Il ne peut y avoir de compréhension unilatérale du dernier mot qui, à la fois, permet sans doute « de fuir et d’étouffer l’excès de rêve » dans le «passage à l’acte », mais aussi de retrouver les obsessions et l’ «hystérie» qui fondent celui-ci. Cette « urgence » de baise que signale la femme est aussi l’envie – séance tenante - de retrouver l’autre de l’autre dans l’absence de rapport sexuel.

° Que serait le « tiers » nécessaire du couple de « Eyes wide shut », puisque tiers il y a (« Pour Lacan, donc, « il n’y a pas de rapport sexuel » parce que ce ne sont jamais deux partenaires (s’ils sont deux) mais toujours au moins trois qui sont impliqués. », Zizek, opus cité p.35) ?
-Le hongrois du bal,
- l’officier de marine de la « confession » de la femme qui hante le film du début à la fin sous la forme d’un autre film en images bleues qui est un «rêve-fantasme-réalité » du mari (remarquons que dans le fantasme non plus le rapport sexuel n’est pas « accompli » jusqu’au bout, les images bleues s’interrompent avant),
- les deux mannequins,
- la jeune fille du magasin de costumes,
- le réceptionniste de l’hôtel,
- Etc… La liste serait longue tant le film avance en les multipliant, sous des formes actuelles ou virtuelles…

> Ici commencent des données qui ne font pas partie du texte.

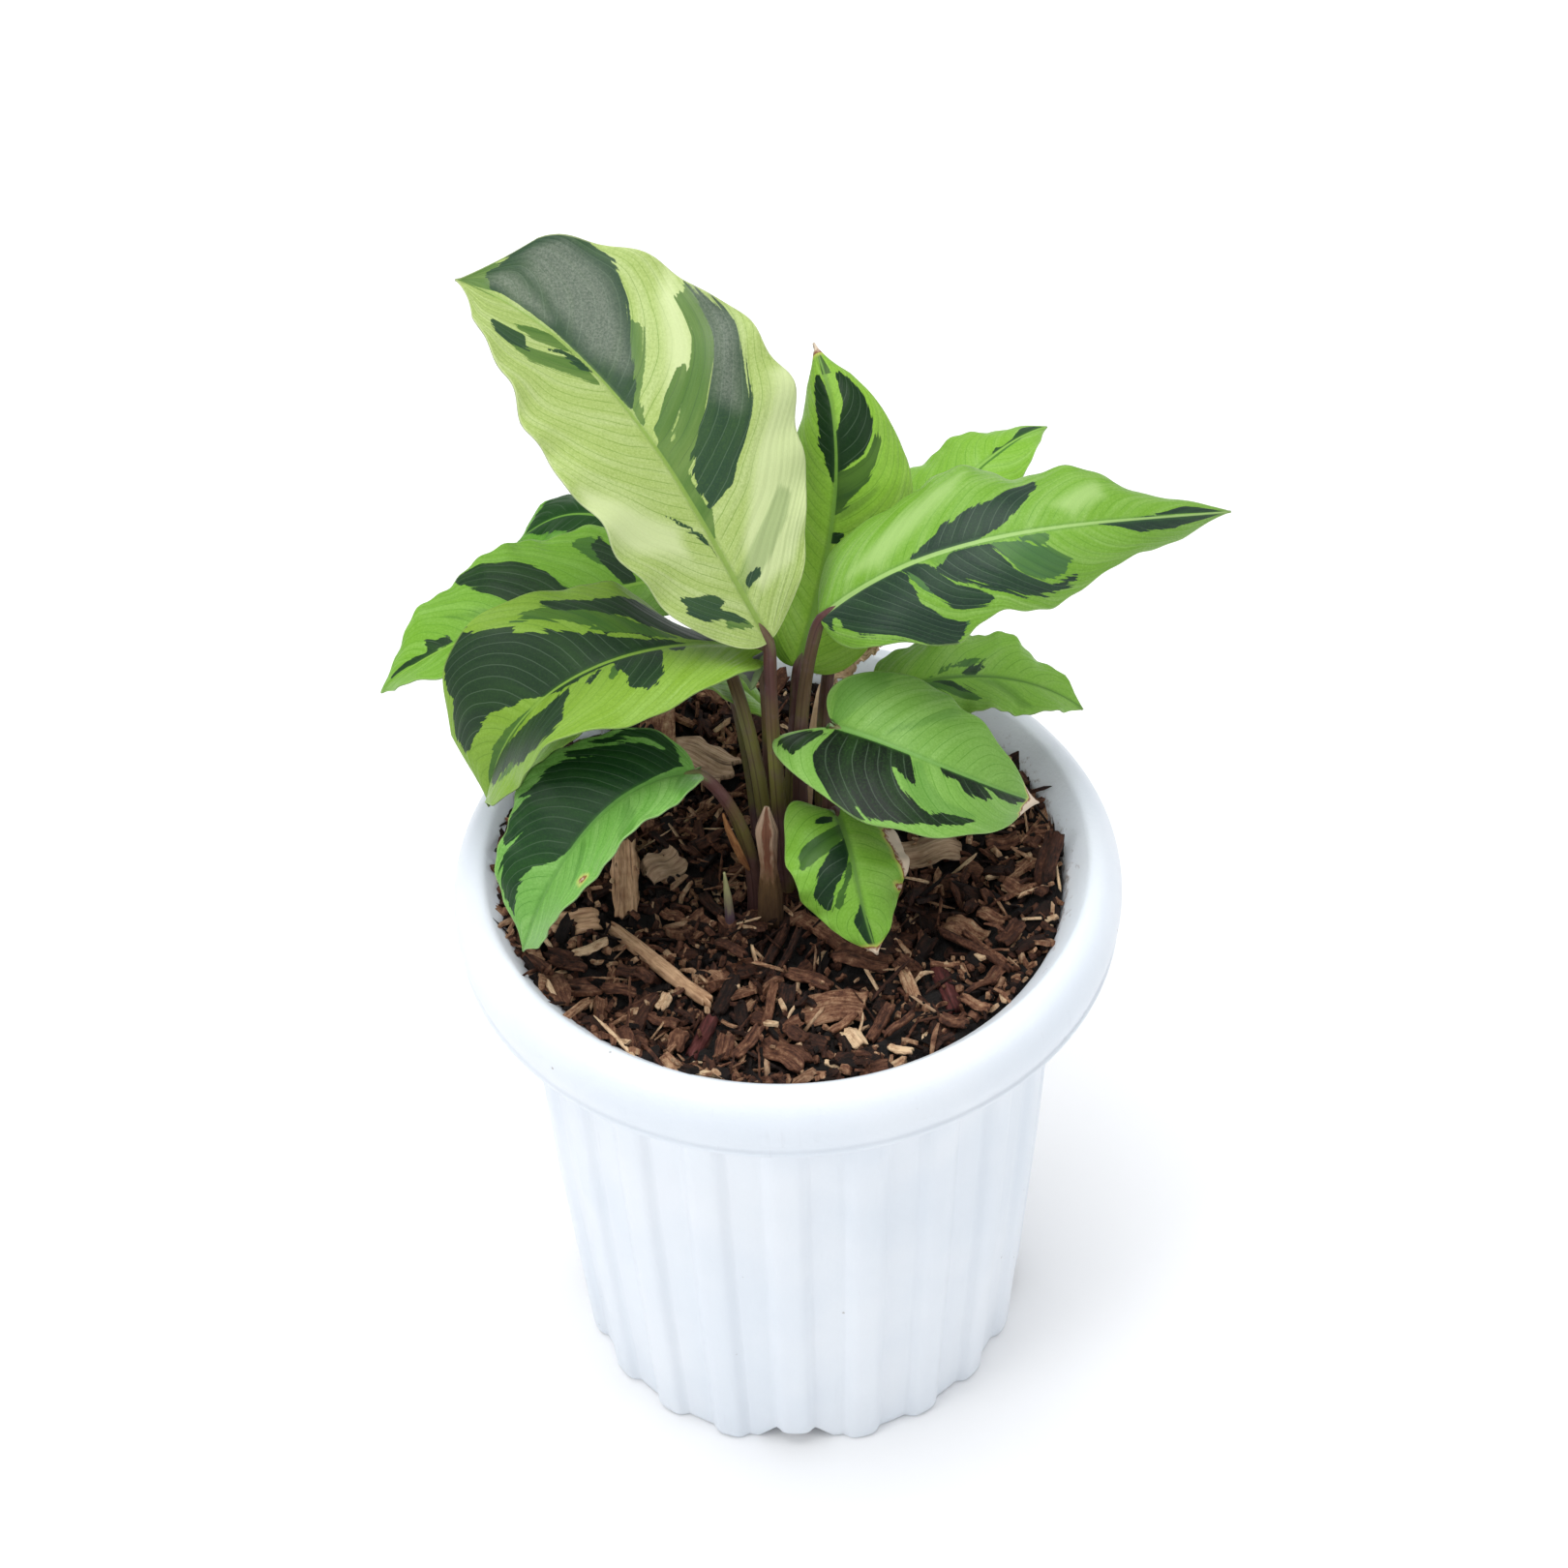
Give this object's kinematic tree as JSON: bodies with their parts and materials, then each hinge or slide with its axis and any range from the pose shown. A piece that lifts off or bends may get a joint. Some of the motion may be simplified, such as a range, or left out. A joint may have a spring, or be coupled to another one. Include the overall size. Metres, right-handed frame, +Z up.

° « L’officier de marine » est l’« autre » du mari, qui baise cette « autre » de la femme qui, elle, n’est « ni tout à fait une autre, ni tout à fait la même » (Verlaine).
« L’officier de marine » est le personnage sur lequel « convergent » (le jeu de mots n’est possible qu’en français) les fantasmes du mari et ceux de l’épouse, selon la place que l’un et l’autre occuperaient selon les redistributions complexes des rôles masculins et féminins (l’officier à la place du mari à la place de la femme à la place du mari à la place de l’officier à la place de la femme…)
La composante homosexuelle de la jalousie masculine, forme retorse de la blessure narcissique (« ce beau garçon préfère ma femme à moi qui pourtant… ») affleure ainsi, d’autant plus que plusieurs faits et plusieurs allusions sous-entendent une homosexualité latente du mari « projetée » sous forme d’insultes – dans la rue - ou de drague – par le réceptionniste de l’hôtel - (sinon elles n’ont pas de sens). La « fidélité » (L’abstinence) de cet hétérosexuel se fonderait-elle sur le refoulement de son homosexualité ?

° Et que faire de la remarque suivante de Zizek dans «La Parallaxe» : «sexe n’est pas une simple expression-application de l’amour, il appartient à la définition de l’amour, de la « pratique » amoureuse (littéralement « faire l’amour ») »
[3] ?

° Revenons un peu en arrière : Kubrick fait du «final» lapidaire de «Eyes wide shut » (« Nous avons quelque chose à faire… de toute urgence ! »/ »Quoi ? »/ « Baiser ! ») la suite (et la fin) apocryphe des dernières répliques de la nouvelle de Schnitzler («Traumnovelle», malencontreusement traduit par « Rien qu’un rêve ») d’où est tiré le film ; on retrouve ce dialogue à peu près mot pour mot juste avant, dans la continuité de la séquence du magasin de jouets :
« J’ai la conviction profonde que la réalité d’une nuit, pour ne pas dire celle d’une vie entière, n’est pas toute la vérité » (Elle)
«Aucun rêve… n’est jamais rien qu’un rêve » (Lui)
« Maintenant, j’espère que nous sommes bien réveillés, et pour une très longue période. » (Elle)
Il allait dire « Pour toujours », mais avant qu’il ait pu prononcer un mot elle posa un doigt sur ses lèvres tout en murmurant comme pour elle-même :
« Il ne faut pas chercher à connaître l’avenir… » .» (Elle et lui)
[4]
Cette prudence finale des deux personnages (celle seulement de la femme dans le film) indique la virtualité permanente du « rêve »… l’éternel retour toujours possible de ce qui n’est pas « toute la vérité » mais qui « n’est jamais rien qu’un rêve ».


[1] Slavoj Zizek, « Lacrimae rerum », Amsterdam-Poches, Paris 2005, pp.125-126.
[2] Gilles Deleuze, "Cinéma 2, L’image-temps," Les éditions de Minuit, collection «Critique», Paris 1985, p.265.
[3] Slavoj Zizek, « La Parallaxe », Ouvertures, Fayard, Paris , 2008, p.198.
[4] Arthur Schnitzler, « Traumnovelle »-« Rien qu’un rêve », « Les dernières cartes », Livre de Poche n° 2606, p 252.